A US intelligence official told The Long War Journal that the Haqqani Network attacks, and similar assaults carried out against major US bases across the country, are ineffective.
"These sorts of FOB [forward operating base] attacks have become little more than exercises in target practice here," the official said in the aftermath of the Aug. 28 attacks. "They show up, we watch them; we kill them."
But a senior US military intelligence official and several US military officers contacted by The Long War Journal cautioned that the attacks demonstrate that the Haqqani Network still has the capacity to organize and strike just outside the walls of US outposts.
"That they [the Taliban and Haqqani Network] can muster their forces so close to large US bases and launch the attacks shows that their presence is strong just outside the gates of our largest bases," an officer who wished to remain anonymous said. "There is no doubt that these are lopsided battles."
"All they need to do is get their fighters inside the wire and create havoc, and the Taliban score a major propaganda coup," a senior US military intelligence official said. "The Taliban know the worst case scenario for them in these attacks - they lose all of their men - and they are willing to take those losses to achieve that goal."

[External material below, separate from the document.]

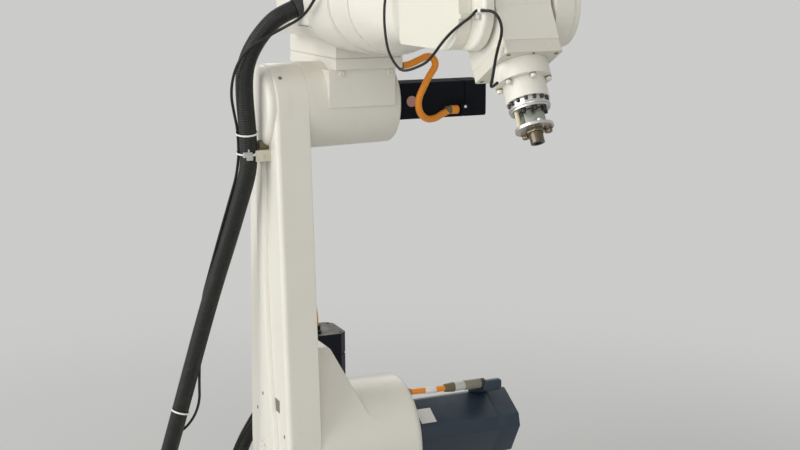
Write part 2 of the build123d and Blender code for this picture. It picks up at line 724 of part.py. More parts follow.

In May, a small team attempted to breach security at Kandahar Airfield after launching a rocket attack on the base, and conducted a suicide assault at the main gate at Bagram Airbase in Parwan province. In June, the Taliban launched an assault against Jalalabad Airfield in Nangarhar province. The Taliban carried out a suicide assault against the Afghan National Civil Order Police headquarters in Kandahar City in July. Three US soldiers were killed in the attack, which included a suicide car bomber and a follow-on assault team. And in early August, the Taliban again conducted a complex attack at Kandahar Airfield. All of the attacks were successfully repelled by Coalition and Afghan forces.